◆ **Raw data**:
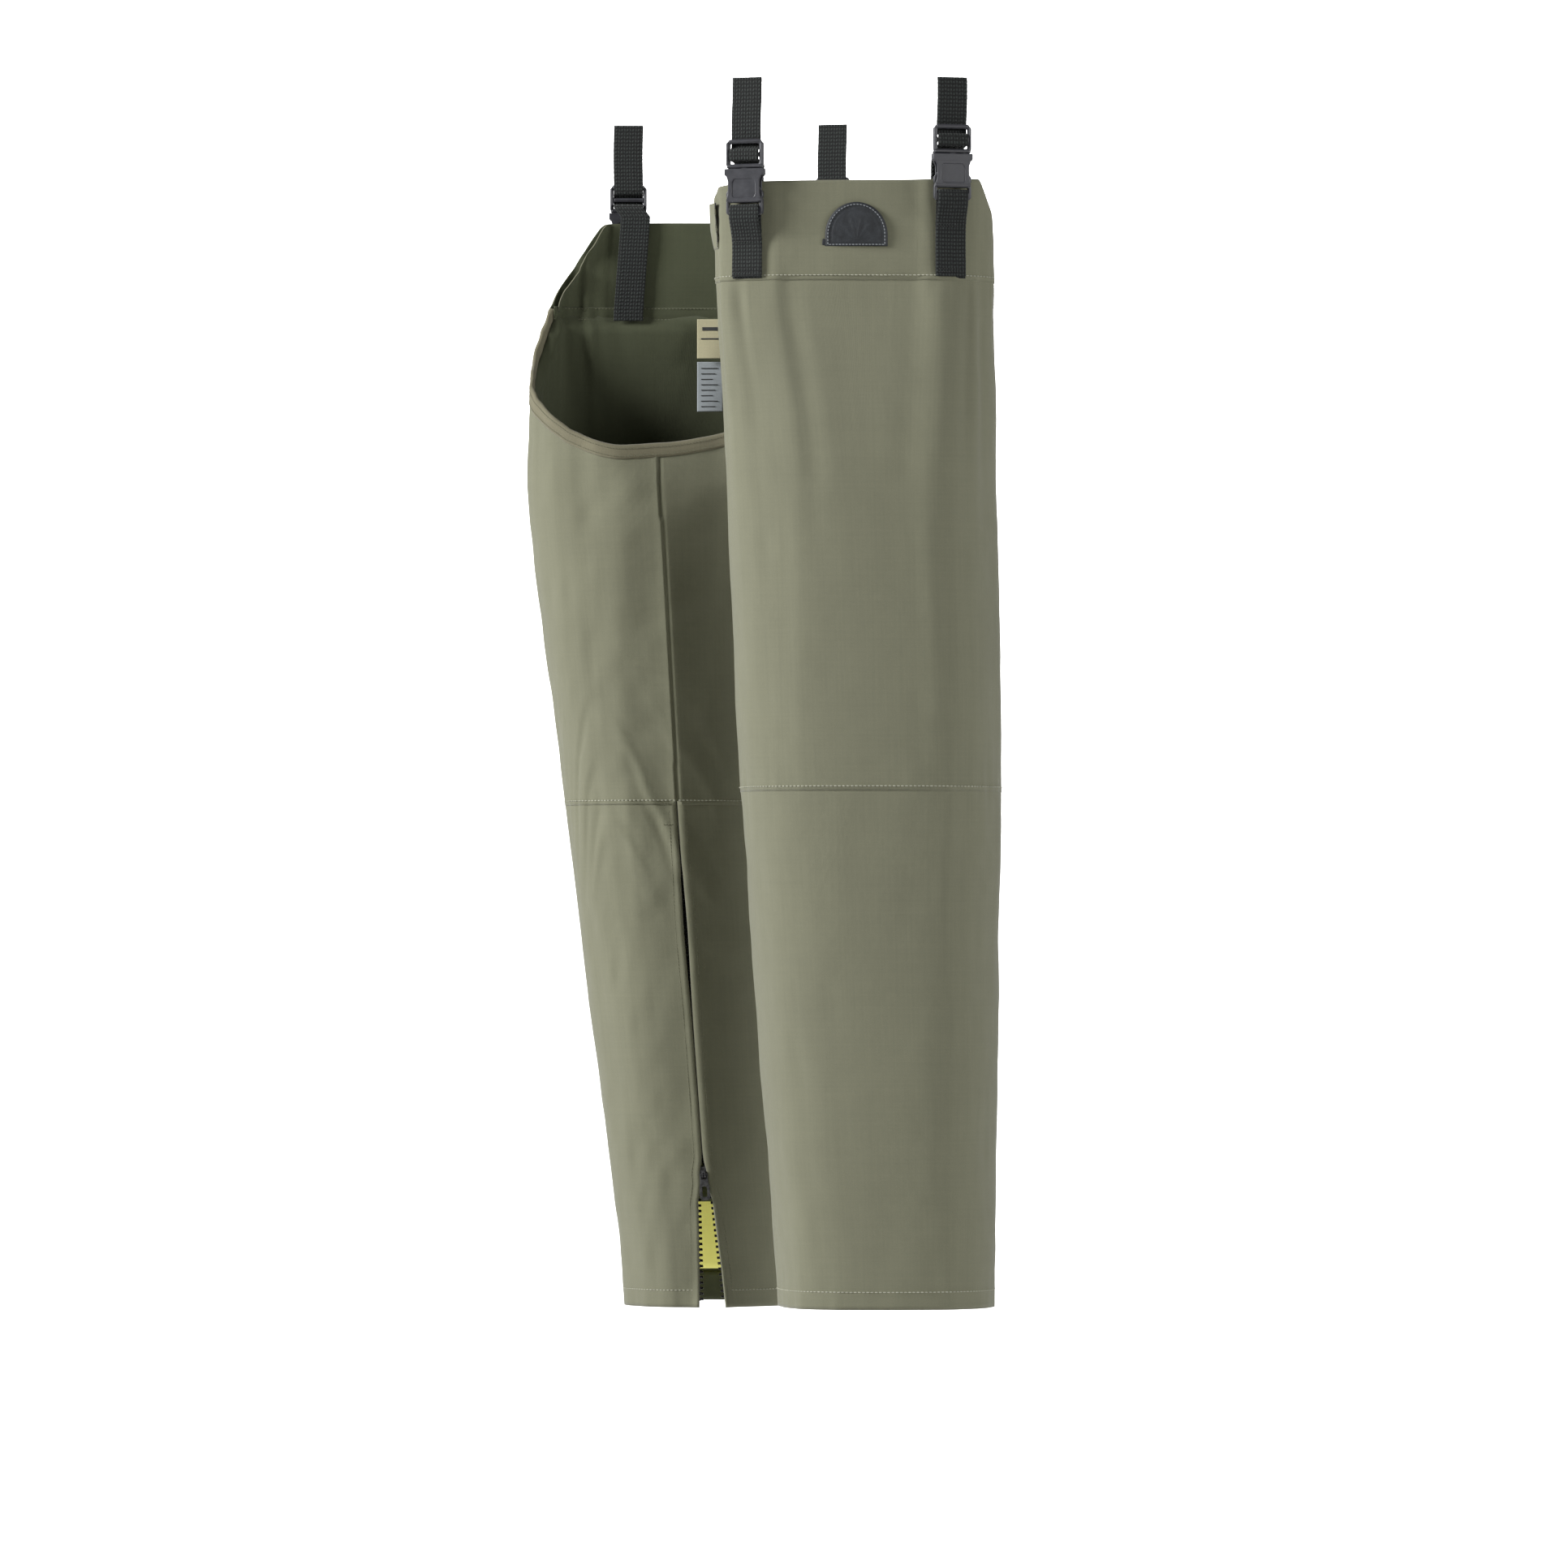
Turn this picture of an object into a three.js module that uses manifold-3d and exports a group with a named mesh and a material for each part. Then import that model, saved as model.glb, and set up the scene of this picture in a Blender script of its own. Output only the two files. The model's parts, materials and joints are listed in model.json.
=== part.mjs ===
// Chainsaw chaps: two separate full-wrap leg tubes, each hung by two webbing straps with
// side-release ladder buckles. Millimetres, +Z up, the wearer's left leg faces -Y, and the
// right leg stands behind it facing +Y. The origin is the belt line, level with the strap tails.
import * as THREE from 'three';
import { mergeVertices } from 'three/addons/utils/BufferGeometryUtils.js';
import Module from 'manifold-3d';

const wasm = await Module();
wasm.setup();

// ---- driving dimensions -------------------------------------------------------------------

const KNEE_HEIGHT = 424; // hem to the seam across the knee
const NECK_HEIGHT = 690; // hem to the widest section, just under the low back edge
const YOKE_SEAM_HEIGHT = 841; // hem to the seam under the yoke
const YOKE_HEIGHT = 80; // yoke seam to its top edge
const TAIL_TOP = 82; // tail end above the yoke's top edge

const SHELL_THICKNESS = 3;
const LINER_THICKNESS = 3;
const FACING_THICKNESS = 1.2;
const LAYER_GAP = 0.6; // between layers that lie on each other
const SEAM_GAP = 0.3; // between pieces that meet edge to edge
const BINDING_WIDTH = 12;
const FACING_WIDTH = 24;
const HEM_WIDTH = 24;
const LINER_DROP = 10; // liner's top below the seam or binding above it
const SOFT = 2.6; // power of a section's curve: 2 is an ellipse, more is squarer
const SQUARE = 3.4;
const COLUMN_ANGLE = 9; // degrees between the columns of a tube

const WEBBING_WIDTH = 25;
const WEBBING_THICKNESS = 1.4;
const BUCKLE_CLEARANCE = 0.4; // webbing to bar, male to female

const TEETH_INNER = 1; // chain centre to the teeth
const TEETH_WIDTH = 2.4;
const TAPE_WIDTH = 14;
const TAPE_THICKNESS = 0.6;
const ZIP_EDGE = 5; // chain centre to the edge of the cloth
const ZIP_OPEN_HEIGHT = 106; // hem to where the slider stands
const PARTING_LENGTH = 16; // below the slider, until the halves stand apart
const PARTED_SPREAD = 4.5; // how far each half stands off the chain there
const HEM_SPREAD = 4; // and how much farther at the hem
const ZIP_TOP_MARGIN = 12; // knee seam down to the top stop
const SLIDER_LENGTH = 12;
const SLIDER_WIDTH = 11;
const PULL_LENGTH = 22;

const TOP_HEIGHT = YOKE_SEAM_HEIGHT + YOKE_HEIGHT;
const TAIL_HEIGHT = TOP_HEIGHT + TAIL_TOP;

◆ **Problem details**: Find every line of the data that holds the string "three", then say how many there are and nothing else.

◆ **Result**: 3